Allen was better qualified probably than any other man living for the task he had set himself to perform. Of a temper which nothing could ruffle, with ample means at his command, and accountable to no one but himself for their disposal, and possessed of an amount of local knowledge which even at the present day is perhaps unrivalled, he enjoyed a combination of advantages which might have been sought elsewhere in vain. His patience indeed was inexhaustible. No subterfuge, not even a transparent attempt at imposition, would call forth more than a passing rebuke. "'Tis faulty," he would write, "'tis blameable"; and then, perhaps, from the following words would peep out, in spite of himself, a gleam of merriment at the clumsiness of the contrivance.

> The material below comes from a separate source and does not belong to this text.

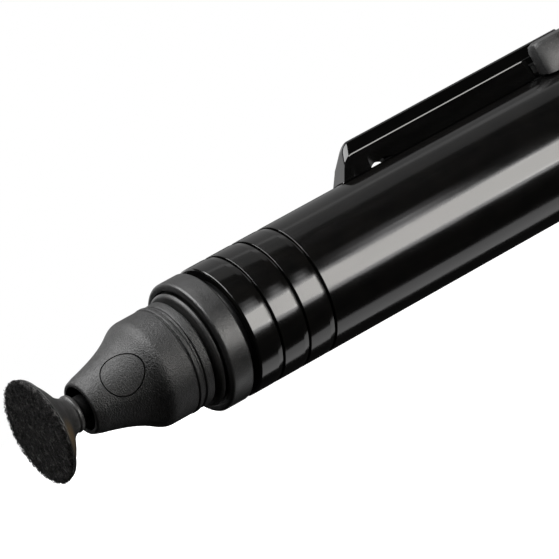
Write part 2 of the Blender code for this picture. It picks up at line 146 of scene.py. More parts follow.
def finish_mesh(form, name, look, sharp=32.0):
    """Turns the form into an object, smooth up to the sharp angle in degrees."""
    mesh = bpy.data.meshes.new(name)
    bmesh.ops.recalc_face_normals(form, faces=form.faces)
    form.to_mesh(mesh)
    form.free()
    mesh.shade_smooth()
    mesh.set_sharp_from_angle(angle=math.radians(sharp))
    return link(name, mesh, look)


def bridge(form, first, second):
    """Faces between two rings of points. A ring of one point is a pole."""
    count = max(len(first), len(second))
    if count == 1:
        return
    for index in range(count):
        after = (index + 1) % count
        if len(first) == 1:
            form.faces.new((first[0], second[index], second[after]))
        elif len(second) == 1:
            form.faces.new((first[index], second[0], first[after]))
        else:
            form.faces.new((first[index], second[index], second[after], first[after]))


def bridge_all(form, rings, capped=False):
    """Faces from each ring to the next and, if capped, one across each end."""
    for first, second in zip(rings, rings[1:]):
        bridge(form, first, second)
    if capped:
        form.faces.new(rings[0])
        form.faces.new(rings[-1])


def fillet(corners, steps=5):
    """Rounds an outline. Each corner is (station, radius) or (station, radius, rounding)."""
    points = []
    for index, corner in enumerate(corners):
        here = Vector(corner[:2])
        size = corner[2] if len(corner) > 2 else 0.0
        if size == 0.0 or index in (0, len(corners) - 1):
            points.append(here)
            continue
        before = Vector(corners[index - 1][:2]) - here
        after = Vector(corners[index + 1][:2]) - here
        size = min(size, 0.49 * before.length, 0.49 * after.length)
        start = here + before.normalized() * size
        end = here + after.normalized() * size
        for step in range(steps + 1):
            t = step / steps
            points.append(start * (1 - t) ** 2 + here * 2 * t * (1 - t) + end * t * t)
    return points


def bezier(start, lead, trail, end, count):
    """Points on a cubic curve from start to end, both included."""
    points = []
    for index in range(count + 1):
        t = index / count
        point = Vector(start) * (1 - t) ** 3 + Vector(lead) * 3 * t * (1 - t) ** 2
        points.append(point + Vector(trail) * 3 * t * t * (1 - t) + Vector(end) * t ** 3)
    return points


def arc(station, radius, angles):
    """Points round a centre on the axis, each at an angle in degrees from the pen's rear."""
    points = []
    for angle in angles:
        turn = math.radians(angle)
        across = radius * math.sin(turn)
        points.append((station + radius * math.cos(turn), across if across > 1e-9 else 0.0))
    return points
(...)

To a man of less easy temperament even the conditions under which he worked would have been intolerable. Under the terms of his contract Allen's surveyors were to be the officers of the postmasters-general, and to do as the postmasters-general bid them. This was no mere nominal condition. When Allen wanted something done, it may be in the extreme north or the extreme west of England, he might find that the surveyor whose business it would have been to do it had been summoned to London to wait upon the postmasters-general in Lombard Street. Hardly less provoking must have been the condition that the surveyors, though Allen's servants, were not to receive from him any instructions which the postmasters-general had not first approved. Ordinarily Allen was at Bath, and it was there that the instructions were prepared; yet they had to be sent to London for approval, and were seldom despatched thence to their destination until seven or eight days after the dates they bore.